Friday, April 10, 2015

Social Media Death. Also Mozart.

Oh hi. Well, that whole "I'm back" thing is only sort of sticking, but here I am, so that's something.

I'm singing the alto solos in Mozart's Coronation Mass this weekend. It is a beautiful piece, complex but clear in that particular Mozartian way. I will be thinking of a few things while I sing.

1. I'm really lucky to be singing this music right now.
2. I love music.
3. I need to call all of my friends from high school and tell them I love them.

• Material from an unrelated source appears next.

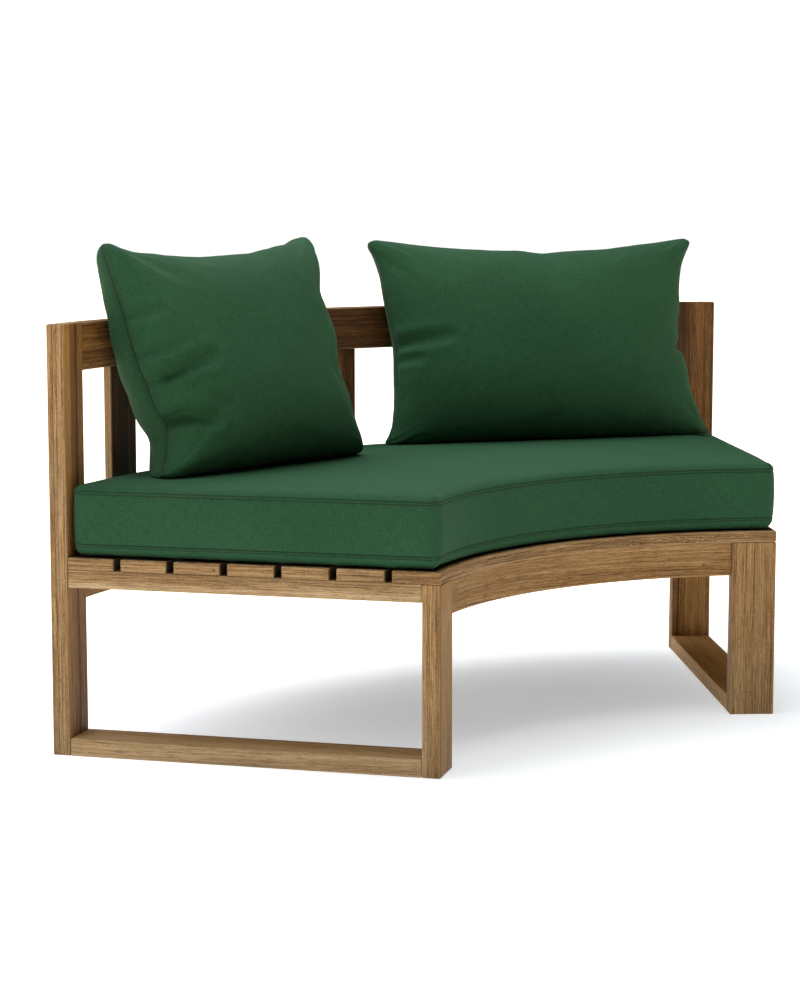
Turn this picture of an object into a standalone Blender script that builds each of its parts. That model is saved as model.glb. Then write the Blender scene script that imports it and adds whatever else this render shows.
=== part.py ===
"""Curved outdoor bench: one module of a ring of seats, with a seat cushion and two loose pillows.

Units are metres and +Z is up. The sitter faces -Y. The origin is on the floor under the middle of
the module's box. The ring's centre lies on the Y axis in front of the bench. A place on the bench
is given in the frame of one angle of the ring: the angle from +Y towards +X, a length along the
arc's tangent there, a length outwards from the ring's centre, and a height.
"""

import math

import bmesh
import bpy
from mathutils import Matrix, Vector
from mathutils.bvhtree import BVHTree

# Plan
sector_deg = 72.0
inner_radius = 0.6575
board_count = 7
board_width = 0.0795
board_gap = 0.0115

# Heights
seat_frame_height = 0.309
back_height = 0.7075

# Timber sections
leg_thickness = 0.0305
leg_width = 0.078
frame_rail_height = 0.0295
board_thickness = 0.0195
apron_thickness = 0.020
apron_height = 0.060
bearer_width = 0.030
bearer_height = 0.045
top_rail_height = 0.0785
upright_width = 0.0795
upright_thickness = 0.015

# Places around the ring
bearer_angles_deg = (-12.0, 12.0)
upright_angles_deg = (-25.75, 0.0, 25.75)

# Fits and edges
fit_gap = 0.0003
cut_overrun = 0.005
end_cut_depth = 0.120
weld_distance = 0.00003
eased_edge = 0.0015
arc_steps = 24

# Tenons: length out of the shoulder, thickness and width
rail_tenon_length = 0.020
rail_tenon_thickness = 0.010
rail_tenon_width = 0.030
apron_tenon_length = 0.020
apron_tenon_thickness = 0.010
apron_tenon_height = 0.036
top_rail_tenon_length = 0.030
top_rail_tenon_thickness = 0.012
top_rail_tenon_height = 0.050
bearer_tenon_length = 0.010
bearer_tenon_width = 0.012
bearer_tenon_height = 0.016
bearer_tenon_shoulder = 0.003
upright_tenon_length = 0.020
upright_tenon_thickness = 0.007
upright_tenon_width = 0.050

# Screws that hold the seat boards from below
screw_bite = 0.0105
screw_radius = 0.0022
screw_head_radius = 0.0042
screw_head_height = 0.003
screw_sides = 6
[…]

Why this last one, you ask? Well, one of them just died. We lost touch and I hadn't spoken to him since probably 2008. But, in school, we spent a lot of time together. He was a language nerd like me, and he played piano. He was the only person at my science high school (which I loved, don't get me wrong) who knew what I was talking about when I talked about classical music. He was sardonic and sarcastic and smart. When I sang at graduation, he played.

It was June 2001, and the mayoral race was heating up. A bunch of democratic candidates showed up, flustered and late and apologizing for having been at a fireman's funeral. I remember us mocking them - oh, yeah, you're soooo great, you cut out on the bereaved to come curry votes with all the nice middle class liberals at the Bronx Science graduation - and then the valedictorian - we can all achieve greatness and 4.0 averages! - and then we went up. The tech dude tried to put a microphone out, and we said, no, no mic, and he looked at us like we were nuts. I have no idea how it sounded. It was a big theater, I was 17, and it was "Summertime." But, I am glad I got to sing with my friend. In the years afterward, in college when I felt like a total failure who couldn't learn how to sing properly, he always, always talked like it was a given that I had a beautiful voice, that I would sing great music.

I find the confluence of death and facebook to be one of the creepiest aspects of modern life. I found out about Alex's death on facebook. I messaged with his best friend about it. I liked some of his favorite music that she posted on his timeline. The timeline of a deceased person. It is as if we all have these ready-made digital mausoleums that we spend our lives curating. We memorialize ourselves.

Awkward attempts at reaching out to people will surely follow as I try to hold onto what was obviously lost a long time ago with Alex. Maybe I can get some email chains going, perhaps an odd phone call, real communication...madness! As I sing this weekend, I will think of Alex, and the friends he left behind, and the friends I am lucky to have.